There are lots of search results on the web (and in SO) for something similar to what I need to do, but I haven't run into a solution yet for my particular situation.
I have a comma-delimited file in which only columns that have commas within them have double quotes around them. Other fields that have no comma in them are simply separated by the comma.
Take this example:
123,"box,toy",phone,"red,car,cat,dog","bike,pencil",man,africa,yellow,"jump,rope"
The output for that line needs to be:
123|box,toy|phone|red,car,cat,dog|bike,pencil|man|africa|yellow|jump,rope
I have this code currently:
Using sr As New StreamReader(csvFilePath)
Dim line As String = ""
Dim strReplacerQuoteCommaQuote As String = Chr(34) & "," & Chr(34)
Dim strReplacerQuoteComma As String = Chr(34) & ","
Dim strReplacerCommaQuote As String = "," & Chr(34)
Do While sr.Peek <> -1
line = sr.ReadLine
line = Replace(line, strReplacerQuoteCommaQuote, "|")
line = Replace(line, strReplacerQuoteComma, "|")
line = Replace(line, strReplacerCommaQuote, "|")
line = Replace(line, Chr(34), "")
Console.WriteLine("line: " & line)
Loop
End Using
The problem with that process is when I get to the fourth Replace() line the string looks like this:
123|box,toy|phone|red,car,cat,dog|bike,pencil|man,africa,yellow|jump,rope
So man and africa need pipes after them, but I can't just do a Replace on all commas, obviously.

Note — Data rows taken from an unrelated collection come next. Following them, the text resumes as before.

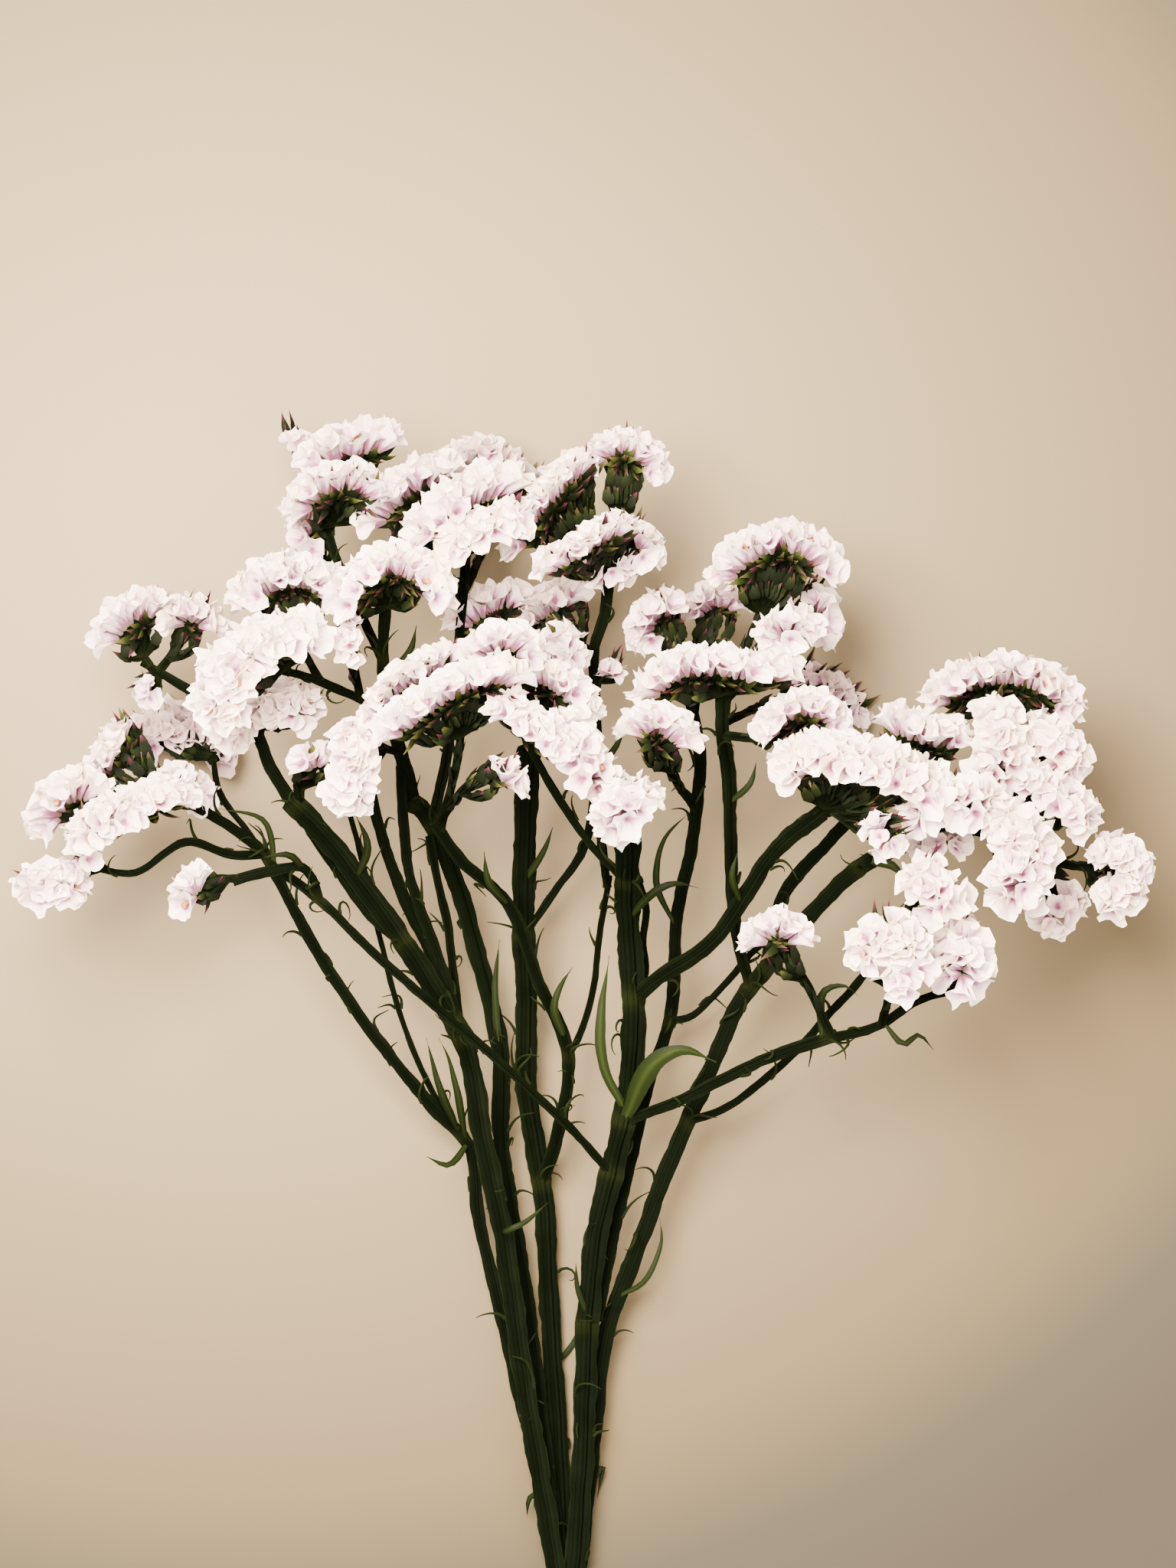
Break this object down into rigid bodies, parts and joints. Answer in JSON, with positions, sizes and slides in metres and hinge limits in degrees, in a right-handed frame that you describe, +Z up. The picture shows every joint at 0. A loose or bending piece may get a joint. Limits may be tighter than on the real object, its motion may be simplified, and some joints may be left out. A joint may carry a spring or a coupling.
{
  "type": "statice stem",
  "caption": "Cut branched flower stem lying on its side: winged green axes fan out from one foot to dense one-sided spikes of papery white florets",
  "frame": {"origin": "on the table under the middle of the whole stem's bounding box", "axes": "+Y runs along the stem from its cut end to the flowers, +X runs across the fan of branches to the right as pictured, +Z points up from the table, towards the side that was pictured"},
  "size_m": [0.3736, 0.51, 0.1093],
  "materials": {
    "stem": "matte, fresh green stem tissue",
    "floret": "matte, papery and slightly translucent"
  },
  "bodies": {
    "root": {"florets_arch_back_right": "floret", "florets_arch_end": "floret", "florets_arch_left": "floret", "florets_bank": "floret", "florets_bank_low": "floret", "florets_bank_top": "floret", "florets_berry": "floret", "florets_cap": "floret", "florets_crest_low": "floret", "florets_far_low": "floret", "florets_far_right": "floret", "florets_fork_back": "floret", "florets_fork_mass": "floret", "florets_fork_row": "floret", "florets_hill_arc": "floret", "florets_hill_back": "floret", "florets_hill_dome": "floret", "florets_hill_front": "floret", "florets_hill_left": "floret", "florets_hill_row": "floret", "florets_hill_shade": "floret", "florets_hill_side": "floret", "florets_lone": "floret", "florets_mass_far": "floret", "florets_mass_mid": "floret", "florets_middle_end": "floret", "florets_middle_left": "floret", "florets_middle_tip": "floret", "florets_pair_right": "floret", "florets_pair_round": "floret", "florets_pair_top": "floret", "florets_puff": "floret", "florets_ridge": "floret", "florets_ridge_drop": "floret", "florets_shade": "floret", "florets_shade_right": "floret", "florets_shelf": "floret", "florets_shelf_side": "floret", "florets_slope_back": "floret", "florets_slope_front": "floret", "florets_small_cap": "floret", "florets_top_back": "floret", "florets_top_dome": "floret", "florets_tuft": "floret", "florets_wing_drop": "floret", "florets_wing_left": "floret", "florets_wing_right": "floret", "winged_stem": "stem"}
  },
  "joints": []
}
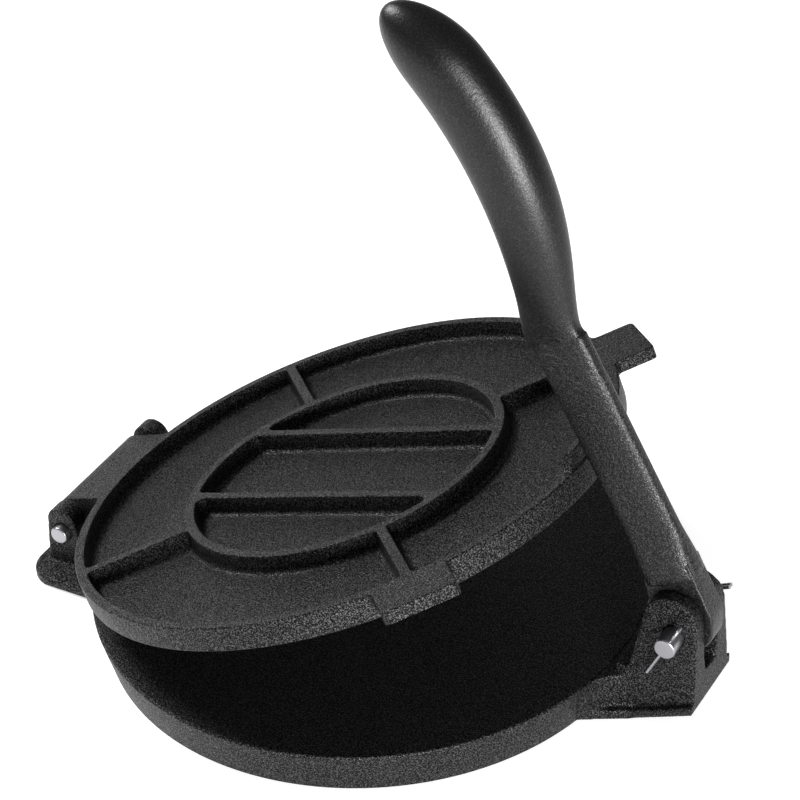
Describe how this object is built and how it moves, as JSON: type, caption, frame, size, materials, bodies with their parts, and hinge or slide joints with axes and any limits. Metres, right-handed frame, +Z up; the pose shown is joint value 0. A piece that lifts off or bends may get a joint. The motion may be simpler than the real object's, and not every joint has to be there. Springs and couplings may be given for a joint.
{
  "type": "tortilla press",
  "caption": "Round cast iron tortilla press: heavy base, ribbed lid hinged at the back and a curved lever pinned in a bracket at the front.",
  "frame": {"origin": "on the table, under the centre of the round base and lid", "axes": "+X from the lid hinge towards the lever bracket, +Z up, Y along both pins"},
  "size_m": [0.335, 0.26, 0.3184],
  "materials": {
    "black_iron": "sand-cast iron with a baked black seasoning coat, satin",
    "bright_steel": "bright drawn steel"
  },
  "bodies": {
    "base_body": {"base": "black_iron", "hinge_pin": "bright_steel", "lever_pin": "bright_steel", "split_pins": "bright_steel"},
    "lid_body": {"lid": "black_iron"},
    "lever_body": {"lever": "black_iron"}
  },
  "joints": [
    {"name": "lid_hinge", "type": "hinge", "parent": "base_body", "child": "lid_body", "pos_m": [-0.1457, 0, 0.0233], "axis": [0, -1, 0], "range_deg": [-18.2, 22.8]},
    {"name": "lever_hinge", "type": "hinge", "parent": "base_body", "child": "lever_body", "pos_m": [0.15923, 0, 0.0487], "axis": [0, 1, 0], "range_deg": [0, 115]}
  ]
}
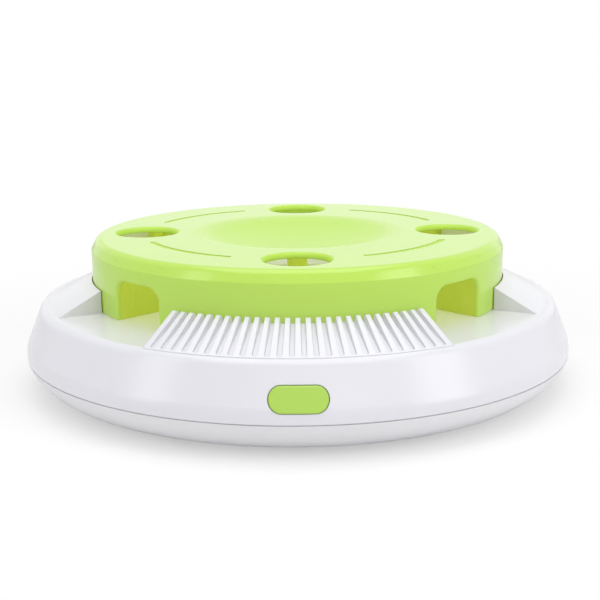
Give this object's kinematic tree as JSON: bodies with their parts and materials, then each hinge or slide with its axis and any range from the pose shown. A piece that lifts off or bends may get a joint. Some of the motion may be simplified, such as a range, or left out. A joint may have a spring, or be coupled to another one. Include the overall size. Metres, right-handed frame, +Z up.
{
  "type": "electronic cat toy",
  "caption": "Round floor toy for cats: a lime cover with paw holes and arches over a motor-driven lure, on a white casing with ramps, a ribbed front ramp and a push button.",
  "frame": {"origin": "middle of the toy on the plane that the four rubber feet stand on", "axes": "+Z up, -Y towards the front with the power button and the ribbed ramp"},
  "size_m": [0.29, 0.2903, 0.0781],
  "materials": {
    "grey_white_shell": "satin",
    "white_shell": "satin",
    "lime_cover": "gloss",
    "dark_rubber": "matte",
    "zinc_steel": "zinc plated",
    "bright_steel": "polished",
    "black_plastic": "moulded",
    "gear_plastic": "natural acetal",
    "brass_bush": "turned",
    "motor_can": "drawn",
    "lure_rubber": "matte foam rubber",
    "green_board": "solder mask",
    "capacitor_can": "drawn",
    "cell_jacket": "printed sleeve, plain"
  },
  "bodies": {
    "casing": {"lower_casing": "grey_white_shell", "upper_casing": "white_shell", "comb_ramp": "white_shell", "top_cover": "lime_cover", "rubber_feet": "dark_rubber", "casing_screws": "zinc_steel", "cover_screws": "zinc_steel", "gearbox_frame": "black_plastic", "gearbox_lid": "black_plastic", "gearbox_screws": "zinc_steel", "gear_pins": "bright_steel", "output_bush": "brass_bush", "motor": "motor_can", "circuit_board": "green_board", "control_chip": "black_plastic", "capacitor": "capacitor_can", "power_switch": "black_plastic", "board_screws": "zinc_steel", "battery_cells": "cell_jacket", "battery_contacts": "bright_steel", "battery_springs": "bright_steel"},
    "button": {"power_button": "lime_cover", "switch_plunger": "black_plastic"},
    "door": {"battery_door": "grey_white_shell"},
    "rotor": {"turntable": "white_shell", "lure_ball": "lure_rubber", "output_shaft": "bright_steel", "output_gear": "gear_plastic"},
    "second_wheel": {"second_gear": "gear_plastic"},
    "first_wheel": {"first_gear": "gear_plastic"},
    "motor_rotor": {"motor_pinion": "brass_bush", "motor_shaft": "bright_steel"}
  },
  "joints": [
    {"name": "rotor_spin", "type": "hinge", "parent": "casing", "child": "rotor", "pos_m": [0, 0, 0.046], "axis": [0, 0, 1], "continuous": true},
    {"name": "second_wheel_spin", "type": "hinge", "parent": "casing", "child": "second_wheel", "pos_m": [-0.01732, -0.01732, 0.03], "axis": [0, 0, 1], "continuous": true},
    {"name": "first_wheel_spin", "type": "hinge", "parent": "casing", "child": "first_wheel", "pos_m": [-0.02331, -0.03377, 0.026], "axis": [0, 0, 1], "continuous": true},
    {"name": "motor_spin", "type": "hinge", "parent": "casing", "child": "motor_rotor", "pos_m": [-0.00815, -0.04252, 0.024], "axis": [0, 0, 1], "continuous": true},
    {"name": "button_press", "type": "slide", "parent": "casing", "child": "button", "axis": [0, 1, 0], "range_m": [0, 0.001], "stiffness_N_per_m": 400},
    {"name": "door_slide", "type": "slide", "parent": "casing", "child": "door", "axis": [0, 1, 0], "range_m": [0, 0.05]}
  ],
  "couplings": [
    {"joint": "second_wheel_spin", "follows": "rotor_spin", "ratio": -6},
    {"joint": "first_wheel_spin", "follows": "rotor_spin", "ratio": 24},
    {"joint": "motor_spin", "follows": "rotor_spin", "ratio": -96}
  ]
}
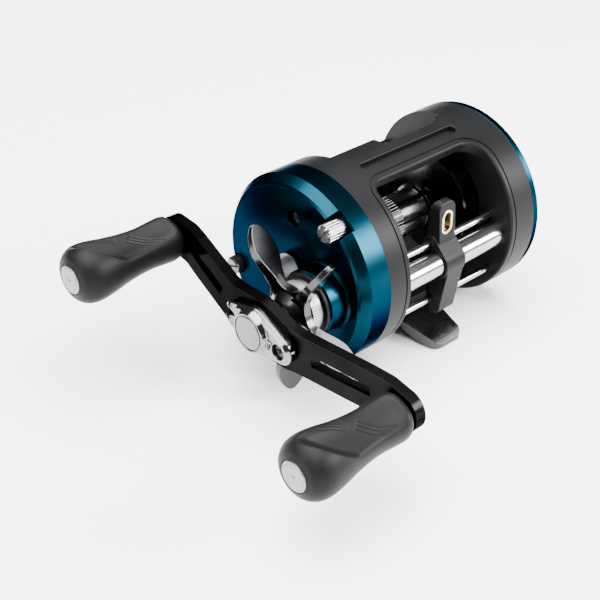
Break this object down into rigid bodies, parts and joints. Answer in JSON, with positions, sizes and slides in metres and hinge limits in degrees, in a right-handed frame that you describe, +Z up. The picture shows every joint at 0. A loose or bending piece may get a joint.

How can I do this? Is there a RegEx statement that could handle this?
UPDATE With Working Code
The link in Avinash's comment had the answer that I went with. I Imported System.Text.RegularExpressions and used the following:
Using sr As New StreamReader(csvFilePath)
Dim line As String = ""
Dim strReplacerQuoteCommaQuote As String = Chr(34) & "," & Chr(34)
Dim strReplacerQuoteComma As String = Chr(34) & ","
Dim strReplacerCommaQuote As String = "," & Chr(34)
Do While sr.Peek <> -1
line = sr.ReadLine
Dim pattern As String = "(,)(?=(?:[^""]|""[^""]*"")*$)"
Dim replacement As String = "|"
Dim regEx As New Regex(pattern)
Dim newLine As String = regEx.Replace(line, replacement)
newLine = newLine.Replace(Chr(34), "")
Console.WriteLine("newLine: " & newLine)
Loop
End Using